##### Given data #####
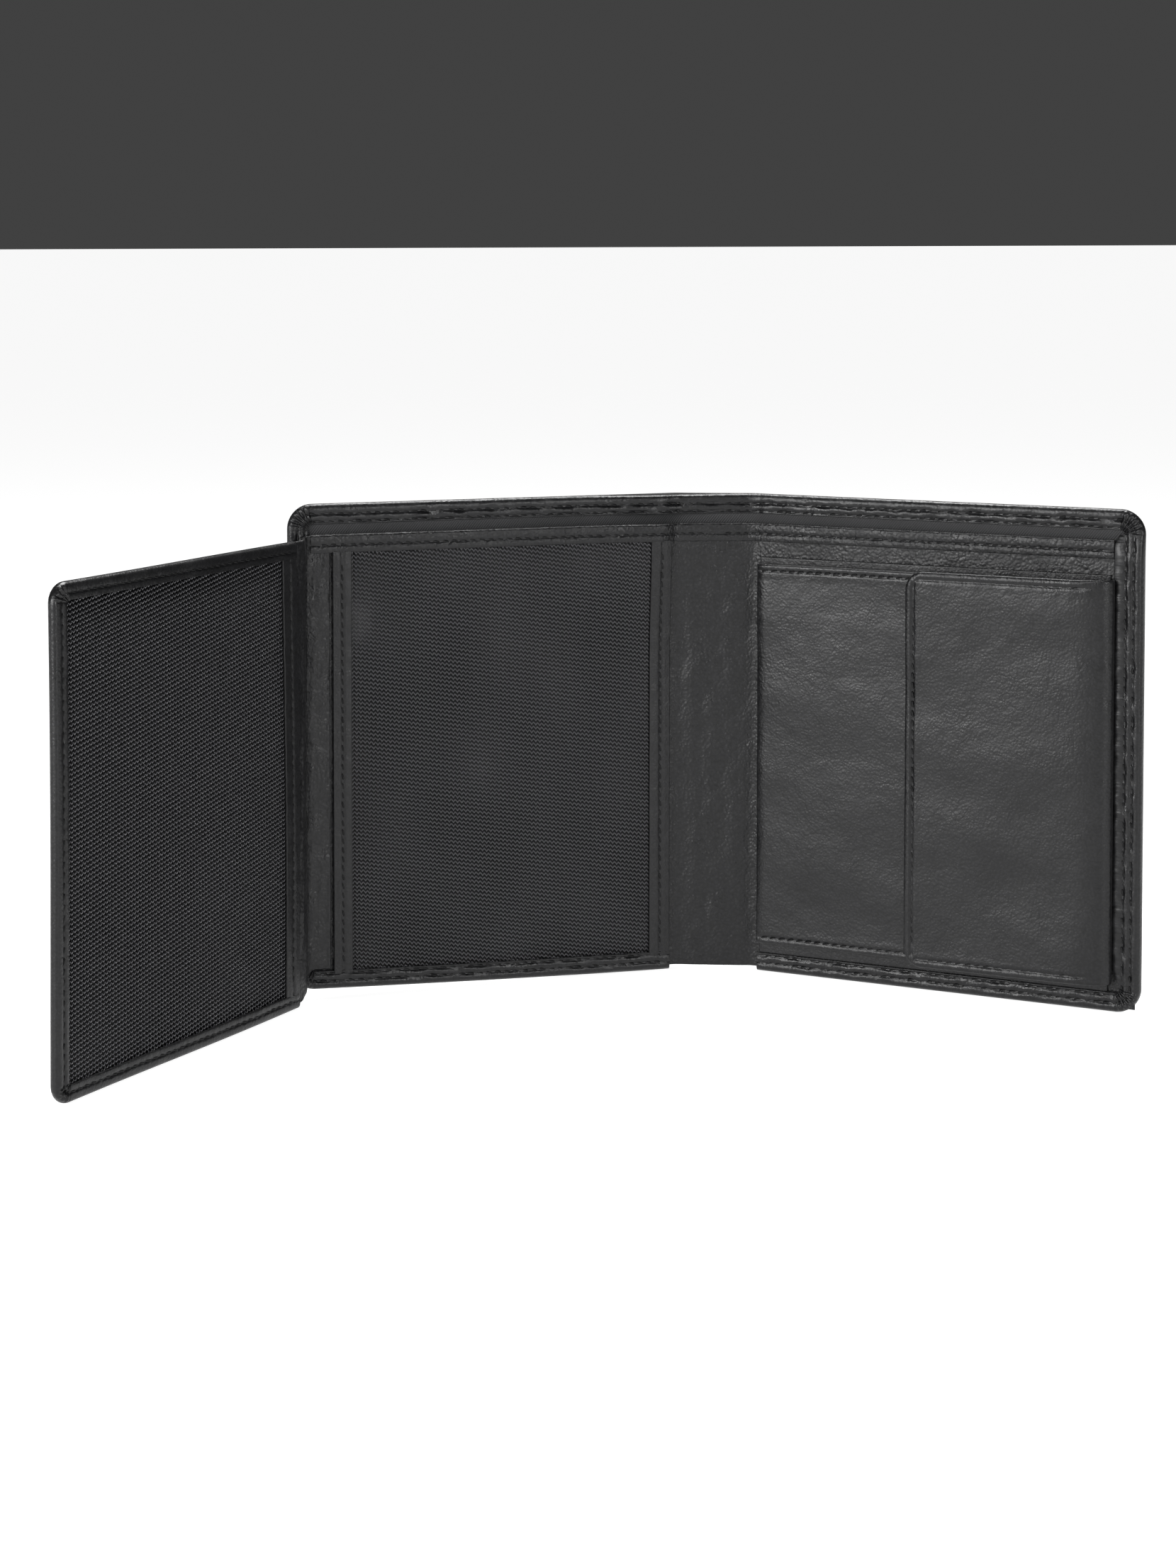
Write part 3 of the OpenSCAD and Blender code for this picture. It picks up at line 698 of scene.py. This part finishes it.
for side in ("left", "right"):
    outer = -divider["leftEnd"] if side == "left" else right(divider["rightEnd"])
    bindingOuter = outer if side == "left" else right(divider["bindingEnd"])
    top = dividerHigh - 0.75
    box = (*sorted((outer, halfway)), dividerLow, top)
    body = sheetShell(box, divider["depth"], divider["thick"], step=0.9, edge=0.35, swell=dividerWave,
                      relief=spineCreases, cut=cutSide[side])
    path = edgePath([(bindingOuter, dividerHigh), (halfway, dividerHigh)], 0, 0.7)
    path["inward"] = np.broadcast_to(np.array([0.0, -1.0]), path["at"].shape)
    onPanel = softStep((-path["at"][:, 0] - 0.5) / 5)
    face = divider["spineFace"] + (divider["leftFace"] - divider["spineFace"]) * onPanel
    profile = turnedEdge(path, face - divider["depth"], divider["binding"], (divider["row"],),
                         divider["binding"] - 0.4, bindingLook, insideFrom=0.05, hemThick=0.7, seed=35)
    profile[..., 1] += divider["depth"]
    binding = sweepShell(path, profile)
    piece = buildPiece(f"divider_{side}", [body, binding], flexLeather)
    nodes = {"left": ("left_divider", "spine_divider", "left_binding", "spine_binding"),
             "right": ("right_divider", "right_binding")}
    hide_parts(*nodes[side])
    blendFold(piece, side)
    (leftStitches if side == "left" else rightStitches).append(stitchShell(path, divider["row"], face - 0.14))
print("divider made")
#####
- Goal
Restate the whole of the material exactly.

- Output for this task
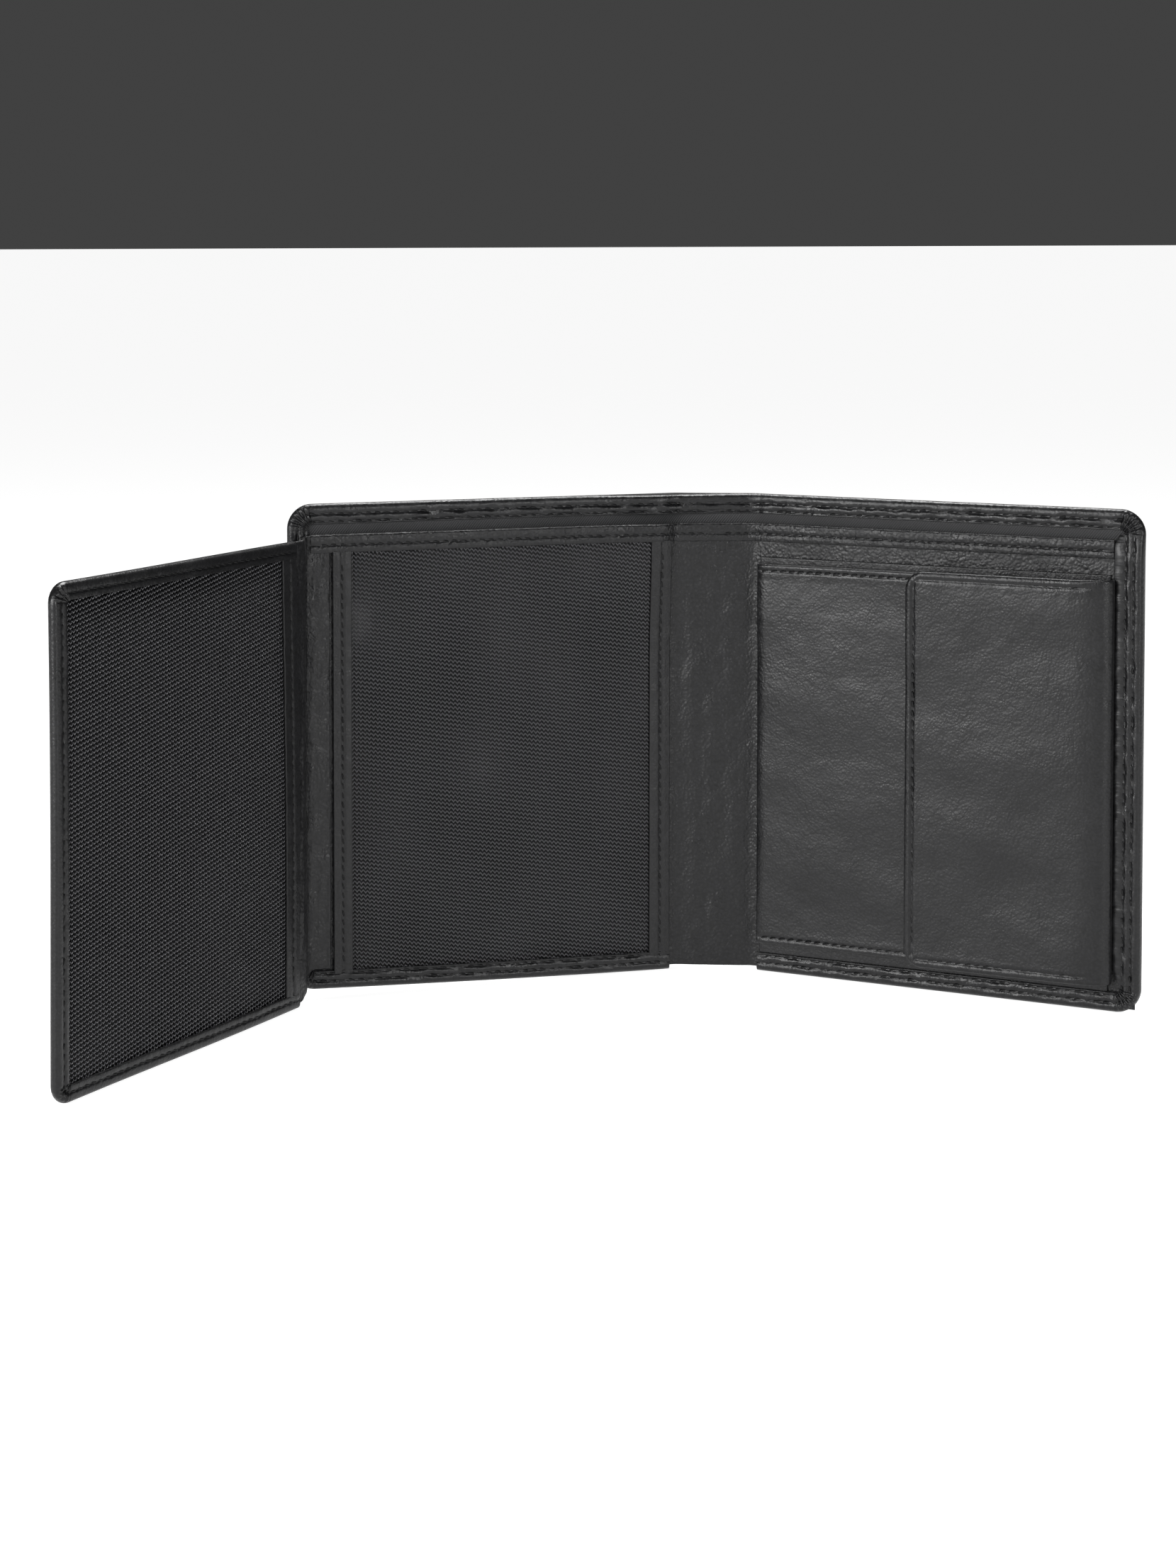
Write part 3 of the OpenSCAD and Blender code for this picture. It picks up at line 698 of scene.py. This part finishes it.
for side in ("left", "right"):
    outer = -divider["leftEnd"] if side == "left" else right(divider["rightEnd"])
    bindingOuter = outer if side == "left" else right(divider["bindingEnd"])
    top = dividerHigh - 0.75
    box = (*sorted((outer, halfway)), dividerLow, top)
    body = sheetShell(box, divider["depth"], divider["thick"], step=0.9, edge=0.35, swell=dividerWave,
                      relief=spineCreases, cut=cutSide[side])
    path = edgePath([(bindingOuter, dividerHigh), (halfway, dividerHigh)], 0, 0.7)
    path["inward"] = np.broadcast_to(np.array([0.0, -1.0]), path["at"].shape)
    onPanel = softStep((-path["at"][:, 0] - 0.5) / 5)
    face = divider["spineFace"] + (divider["leftFace"] - divider["spineFace"]) * onPanel
    profile = turnedEdge(path, face - divider["depth"], divider["binding"], (divider["row"],),
                         divider["binding"] - 0.4, bindingLook, insideFrom=0.05, hemThick=0.7, seed=35)
    profile[..., 1] += divider["depth"]
    binding = sweepShell(path, profile)
    piece = buildPiece(f"divider_{side}", [body, binding], flexLeather)
    nodes = {"left": ("left_divider", "spine_divider", "left_binding", "spine_binding"),
             "right": ("right_divider", "right_binding")}
    hide_parts(*nodes[side])
    blendFold(piece, side)
    (leftStitches if side == "left" else rightStitches).append(stitchShell(path, divider["row"], face - 0.14))
print("divider made")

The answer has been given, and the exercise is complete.